Quand un Juif ouvre les yeux, le matin, il s’adresse à D.ieu et Lui dit Modé Ani, « Je Te rends grâce »(13), il récite les bénédictions du matin et fait sa prière. Il doit alors s’introduire en les mots qu’il prononce et méditer à leur signification. Puis, quand il étudie la Torah, il s’efforce de se pénétrer de l’enseignement qu’elle lui délivre(14).

Celui qui adopte un tel comportement gravera en son esprit que le Saint béni soit-Il dirige le monde et accorde Sa Providence à tout ce qui s’y passe. Il comprendra ainsi que la clé de la réussite, dans les domaines matériels comme dans les domaines spirituels, passe par l’accomplissement de la Volonté de D.ieu.
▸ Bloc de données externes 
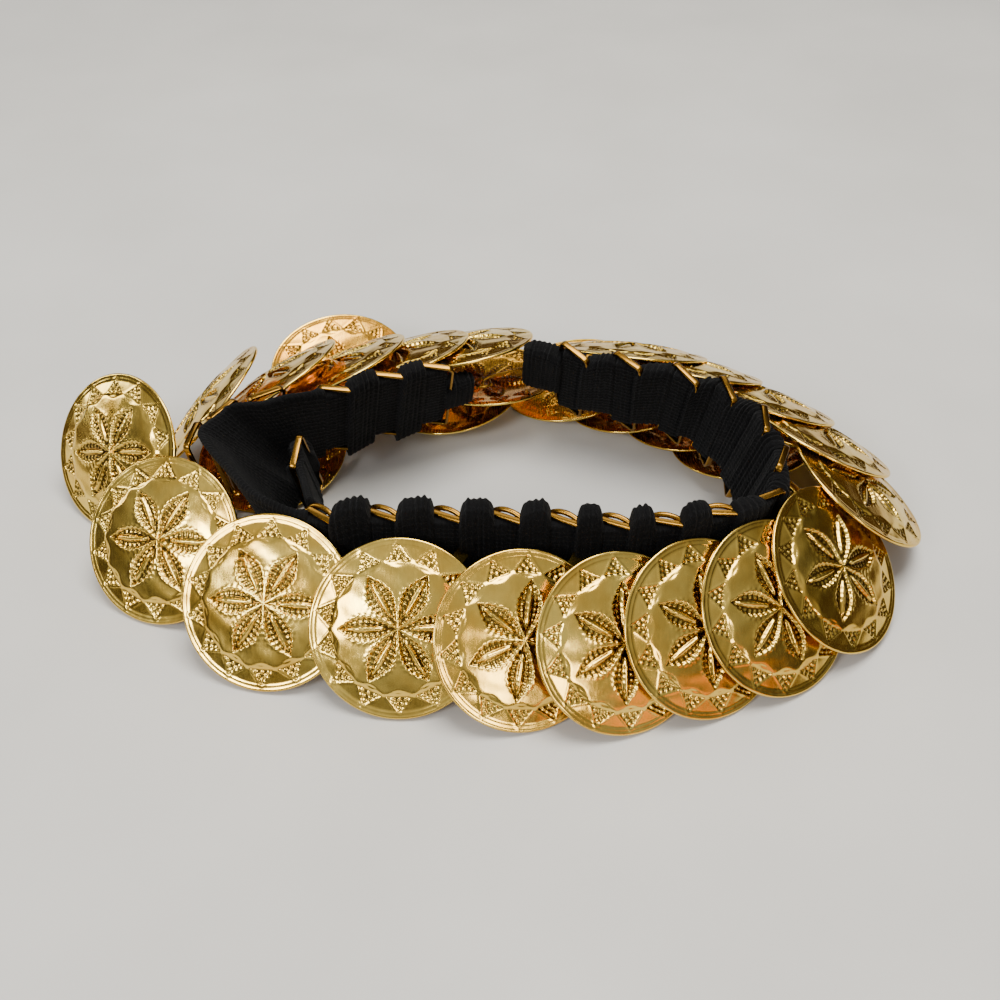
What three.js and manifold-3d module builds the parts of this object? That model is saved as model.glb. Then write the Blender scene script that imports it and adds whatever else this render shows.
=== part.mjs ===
// Metal disc belt: a black knitted stretch band threaded through flat metal frames, with thin
// domed discs that overlap like scales. It stands on a surface in a closed oval loop.
// Millimetres, +Z up, +X to the right, +Y away from the front of the belt.
// The origin is on the surface, under the middle of the whole belt.

import * as THREE from "three";
import { mergeVertices } from "three/addons/utils/BufferGeometryUtils.js";
import Module from "manifold-3d";

const wasm = await Module();
wasm.setup();

// ---------- driving dimensions ----------

const GAP = 0.3;                 // left between pieces that touch
const WELD_DISTANCE = 1e-4;      // corners closer than this are one corner

const DISC_RADIUS = 26;          // a disc is 52 across
const DISC_RISE = 3.0;           // height of the dome over its rim
const DISC_THICKNESS = 0.9;
const DISC_SIDES = 24;
const DISC_RINGS = [0.5, 1];     // radii of the dome's rings, as parts of the disc's radius

const FRAME_LENGTH = 12.4;       // along the band
const FRAME_HEIGHT = 34;
const FRAME_STRIP = 1.0;         // thickness of the strip
const FRAME_WIDTH = 2.0;         // width of the strip, through the band
const FRAME_CORNER = 2.0;        // outer corner radius
const CORNER_STEPS = 2;          // facets of a rounded corner
const FRAME_YAW = 23;            // turn against the band: its leading end is on the inside

const LUG_WIDTH = 4.0;           // strap soldered to a disc's back, which holds its frame
const LUG_THICKNESS = 1.0;
const LUG_REACH = 23;            // it starts within this radius on the disc's back
const LUG_STEP = 2;              // spacing of the points that it may start or end at
const LUG_DIRECTIONS = 36;

const KNIT_WALL = 1.6;           // thickness inside a frame
const PUFF_WALL = 4.6;           // thickness of a gathered puff between frames
const PLAIN_WALL = 3.0;          // thickness of a bare stretch
const END_WALL = 6.4;            // thickness of a folded end
const END_LENGTH = 8;            // length of a folded end, past its frame
const END_BASE = 23.5;           // a folded end lies above the disc that closes the belt
const END_RISES = [6.5, -9];     // tops of the two ends over the middle of a frame's bar
const TAB_RISE = 6.5;            // a puff stands this much over the middle of a frame's bar
const PLAIN_RISE = 0.5;          // and a bare stretch stands this much over it
const RIB_DEPTH = 0.5;           // relief of the gathers on a puff
const RIB_PITCH = 1.8;
const PLAIN_STEP = 5;            // distance between sections on a bare stretch
const SHOULDER = 3.0;            // rounding of the knit's top and bottom edges
const EDGE_WIDTH = 0.55;         // width of those edges, as a part of the wall's thickness

const WIRE_RADIUS = 0.5;         // hook and eye
const WIRE_SIDES = 6;
const HOOK_STEPS = 24;
const EYE_RADIUS = 2.4;          // to the middle of its wire
const EYE_SIDES = 14;

// ---------- tables, clockwise seen from above ----------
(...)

Elle ne consiste pas à bâtir de multiples raisonnements(15).

Quand un Juif s’introduit dans les mots de la Torah et de la prière, quand il y médite, de toutes ses forces, il en tire la force et la capacité de surmonter toutes les difficultés que le « déluge » place sur son chemin.

Plus précisément, l’Injonction : « Viens dans l’arche » peut elle-même induire en erreur. En effet, un homme peut penser qu’il doit s’enfermer dans son « arche personnelle » et se dire : « J’ai sauvé ma propre personne »(16). C’est pour cette raison qu’après avoir dit à Noa’h : « Viens dans l’arche », le Saint béni soit-Il ajouta aussitôt : « toi, tes fils, ton épouse et les épouses de tes fils »(17). Il faut faire en sorte que d’autres personnes entrent dans l’arche et soient sauvées également.

Il découle de ce qui vient d’être dit un enseignement éternel, pour chaque Juif. Celui qui est pénétré de la conscience que la finalité est d’accomplir la Volonté du Saint béni soit-Il doit encore convaincre les autres Juifs qu’il en est bien ainsi(18), les conduire à une même prise de conscience. C’est uniquement en adoptant cette attitude que l’on peut être : « Noa’h, un homme Tsaddik ».

Discours du Rabbi, Likouteï Si’hot, tome 1, page 5
Traduit par le Rav Haim Mellul

 


Notes

(1) Béréchit 7, 11. Ces eaux remontaient du centre de la terre.
(2) Béréchit 7, 11. Ces eaux tombèrent des cieux.
(3) Tout au long de son existence ici-bas, dans ce monde matériel. Il s’agit, notamment, des difficultés auxquelles un homme est confronté pour gagner sa vie. Malgré cela, le verset affirme que : « les eaux nombreuses ne pourront pas éteindre l’amour ». Tous les tracas de ce monde n’effacent pas l’amour de D.ieu que chaque Juif porte en son cœur.
(4) Selon la formulation de nos maîtres, « enfants, santé et prospérité matérielle ».
(5) Celles-ci supposent un effort de la part de l’homme.
(6) Dès lors, il est vigilant, reste sur ses gardes et il est donc préservé, jusqu’à un certain point, de telles difficultés.
(7) Alors que l’homme peut s’investir en une activité stérile, avec l’impression qu’elle a un apport positif.
(8) Comme le disent nos Sages, dont la mémoire est une bénédiction : « Qui est le Sage ? Celui qui anticipe l’événement ». Il en résulte que l’on peut émettre un jugement de valeur sur un événement en analysant ce qui en découle.
(9) C’est-à-dire selon le sens simple du verset, celui qui est défini par le commentaire de Rachi.
(10) Béréchit, 1. Le verset dit bien : « viens », non pas : « va ».
(11) On verra, à ce propos, en particulier, le début du discours ‘hassidique intitulé : « Tu feras une fenêtre dans l’arche », prononcé par le Rabbi Rayats en 5695 (1935), de même que les additifs du Kéter Chem Tov, publié aux éditions Kehot, à la page 12.
(12) C’est-à-dire de toutes les activités extérieures à l’étude de la Torah et à la prière.
(13) Avant même de se laver les mains, car sa première pensée est pour D.ieu.
(14) Nos Sages, dont la mémoire est une bénédiction, disent, en effet, que l’on se rend : « de la synagogue à la maison d’étude ». Par la suite, quand il doit affronter les activités de la journée, un Juif est protégé par « l’arche » qu’il a lui-même bâti, par sa prière et par son étude.
(15) C’est ainsi qu’il est dit : « Les pensées sont nombreuses, dans le cœur de l’homme, mais c’est le conseil de l’Eternel qui se réalise ».
(16) Sans ressentir l’obligation de satisfaire les besoins d’autres personnes, tout comme Noa’h ne tenta pas de convaincre ses contemporains de le rejoindre dans l’arche.
(17) Béréchit 6, 18. C’est par eux que l’humanité entière fut rebâtie.
(18) Et, ne pas se contenter de révéler la Présence de D.ieu au sein de ses quatre coudées.